Shining Light into the Tunnel: Understanding and Classifying Network Traffic of Residential Proxies
Ronghong Huang, Dongfang Zhao, Xianghang Mi, Xiaofeng Wang
TL;DR
This work addresses the lack of large-scale RESIP traffic datasets and robust detection methods by building a scalable framework that deploys RESIP nodes, collects traffic, and analyzes it for security risks. It introduces a RESIP traffic analyzer and transformer-based as well as feature-based classifiers to detect relayed and tunnel RESIP traffic using early-flow information, validated on a 3.3 TB, 116 million-flow dataset collected from PacketStream, IPRoyal, and Honeygain in the US and China. The study reveals novel misuse patterns, including masquerading visits to security-sensitive sites, large-scale email spamming, and visits to malicious destinations, supported by threat-intelligence profiling. The findings inform practical defense strategies and policy recommendations, including detector deployment and owner-authorization mechanisms, while contributing publicly accessible data and tools to advance RESIP research and security assessment.
Abstract
Emerging in recent years, residential proxies (RESIPs) feature multiple unique characteristics when compared with traditional network proxies (e.g., commercial VPNs), particularly, the deployment in residential networks rather than data center networks, the worldwide distribution in tens of thousands of cities and ISPs, and the large scale of millions of exit nodes. All these factors allow RESIP users to effectively masquerade their traffic flows as ones from authentic residential users, which leads to the increasing adoption of RESIP services, especially in malicious online activities. However, regarding the (malicious) usage of RESIPs (i.e., what traffic is relayed by RESIPs), current understanding turns out to be insufficient. Particularly, previous works on RESIP traffic studied only the maliciousness of web traffic destinations and the suspicious patterns of visiting popular websites. Also, a general methodology is missing regarding capturing large-scale RESIP traffic and analyzing RESIP traffic for security risks. Furthermore, considering many RESIP nodes are found to be located in corporate networks and are deployed without proper authorization from device owners or network administrators, it is becoming increasingly necessary to detect and block RESIP traffic flows, which unfortunately is impeded by the scarcity of realistic RESIP traffic datasets and effective detection methodologies.

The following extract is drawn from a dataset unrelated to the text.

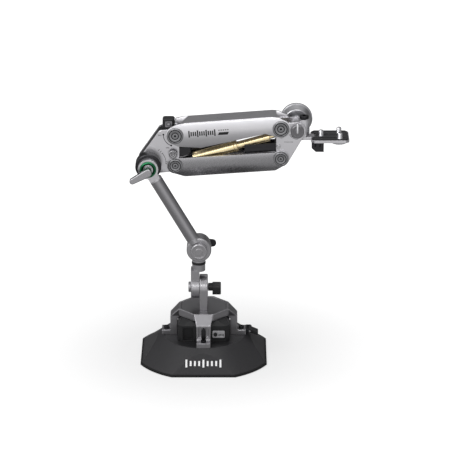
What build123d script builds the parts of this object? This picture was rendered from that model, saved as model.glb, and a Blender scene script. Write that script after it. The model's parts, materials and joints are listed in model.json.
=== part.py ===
"""Damped parallelogram arm on a vacuum base, with a tilting camera plate.

Millimetres, +Z up. The origin is the centre of the base on the surface it stands on, +X points
along the links towards the camera plate, and -Y is the front of the arm.
"""

import math
import os

from build123d import *

os.makedirs("parts", exist_ok=True)

# ---------------------------------------------------------------- fits
RUN = 0.05  # radial clearance of a running fit
PRESS = 0.02  # radial clearance of a pin held in its own body
GAP = 0.3  # face gap between parts that move on each other

# ---------------------------------------------------------------- base
FOOT_R = 85.0  # round outline of the suction foot
FOOT_HALF = 76.0  # flats cut on its four sides
LIP_TOP = 3.0  # thickness of the rubber lip
RIM_R = 52.0  # top edge of the shell
RIM_Z = 27.7
SHELL_WALL = 4.2  # measured level
LEDGE_LOW = 20.0  # ledge that carries the deck
LEDGE_TOP = 24.0
LEDGE_BORE = 40.0
FLAT_TAPER = 41.7  # lean of the flats, degrees from vertical
FOOT_SCREW_PCR = 46.5  # radius of the screws through the crown's feet
SCREW_R = 1.9  # shanks of the crown's screws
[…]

To fill in these gaps, multiple novel tools have been designed and implemented in this study, which include a general framework to deploy RESIP nodes and collect RESIP traffic in a distributed manner, a RESIP traffic analyzer to efficiently process RESIP traffic logs and surface out suspicious traffic flows, and multiple machine learning based RESIP traffic classifiers to timely and accurately detect whether a given traffic flow is RESIP traffic or not.